Se o motorista do táxi for encontrado e falar sobre o que aconteceu naquela noite, ele irá contar apenas um elo dessa história, tanto para o repórter quanto para o agente federal. O resto da história, e o mais interessante, pode ser descoberto fazendo um levantamento do cotidiano do ex-deputado. A polícia faz isso através de documentos, quebra de sigilos bancário e telefônico e outros meios. Nós não temos esse poder. Mas podemos vasculhar as redes sociais dele. Conversar com os comerciantes que têm lojas ao redor da casa do ex-deputado.
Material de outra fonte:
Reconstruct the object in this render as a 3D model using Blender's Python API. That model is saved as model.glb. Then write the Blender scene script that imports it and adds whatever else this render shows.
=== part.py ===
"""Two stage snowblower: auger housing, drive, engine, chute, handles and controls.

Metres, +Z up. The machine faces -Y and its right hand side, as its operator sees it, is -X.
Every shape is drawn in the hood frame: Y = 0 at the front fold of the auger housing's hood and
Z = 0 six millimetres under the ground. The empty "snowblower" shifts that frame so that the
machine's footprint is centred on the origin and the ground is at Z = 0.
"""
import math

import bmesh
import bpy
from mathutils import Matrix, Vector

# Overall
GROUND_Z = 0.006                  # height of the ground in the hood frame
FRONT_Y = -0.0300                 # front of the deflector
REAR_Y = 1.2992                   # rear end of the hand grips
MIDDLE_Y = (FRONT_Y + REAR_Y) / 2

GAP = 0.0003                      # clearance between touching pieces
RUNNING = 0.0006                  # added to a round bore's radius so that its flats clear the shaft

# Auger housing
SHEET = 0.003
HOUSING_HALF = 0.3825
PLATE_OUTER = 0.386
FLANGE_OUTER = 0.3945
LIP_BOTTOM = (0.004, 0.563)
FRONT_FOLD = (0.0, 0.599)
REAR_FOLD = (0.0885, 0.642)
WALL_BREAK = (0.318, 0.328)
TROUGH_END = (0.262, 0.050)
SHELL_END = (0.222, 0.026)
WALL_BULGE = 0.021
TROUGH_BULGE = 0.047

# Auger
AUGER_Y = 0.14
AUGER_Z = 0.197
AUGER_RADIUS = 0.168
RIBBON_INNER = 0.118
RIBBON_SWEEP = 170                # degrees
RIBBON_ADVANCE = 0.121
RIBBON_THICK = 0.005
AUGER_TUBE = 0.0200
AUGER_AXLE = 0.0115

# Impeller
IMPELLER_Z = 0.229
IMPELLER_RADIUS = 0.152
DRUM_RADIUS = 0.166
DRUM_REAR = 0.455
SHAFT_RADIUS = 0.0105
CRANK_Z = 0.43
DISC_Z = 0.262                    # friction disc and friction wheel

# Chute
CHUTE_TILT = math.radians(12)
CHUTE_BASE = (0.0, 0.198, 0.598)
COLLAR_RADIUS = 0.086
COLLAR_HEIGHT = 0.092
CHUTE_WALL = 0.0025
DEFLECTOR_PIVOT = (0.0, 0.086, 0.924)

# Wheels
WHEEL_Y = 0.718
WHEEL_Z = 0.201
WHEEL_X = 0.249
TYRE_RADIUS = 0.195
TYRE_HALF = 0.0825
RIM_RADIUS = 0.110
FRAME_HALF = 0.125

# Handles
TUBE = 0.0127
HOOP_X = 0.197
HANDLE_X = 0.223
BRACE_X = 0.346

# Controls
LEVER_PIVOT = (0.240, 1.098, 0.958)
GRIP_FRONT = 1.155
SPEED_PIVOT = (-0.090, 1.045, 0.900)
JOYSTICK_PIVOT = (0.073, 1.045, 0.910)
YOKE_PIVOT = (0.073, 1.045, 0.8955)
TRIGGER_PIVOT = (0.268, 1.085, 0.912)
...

E o mais importante: tentar ter acesso ao lixo da casa dele e do gabinete – as pessoas colocam muita coisa fora que pode ajudar o investigador. É como se estivesse fazendo uma construção: um tijolo por vez. Cada pequena informação que se consegue ajuda a construir o cotidiano do ex- parlamentar. E é exatamente no seu cotidiano que iremos encontrar o trajeto feito pela mala de propina. É um grande desafio descobrir o trajeto feito pela mala da propina. Mas quem disse que reportagem investigativa é fácil de fazer?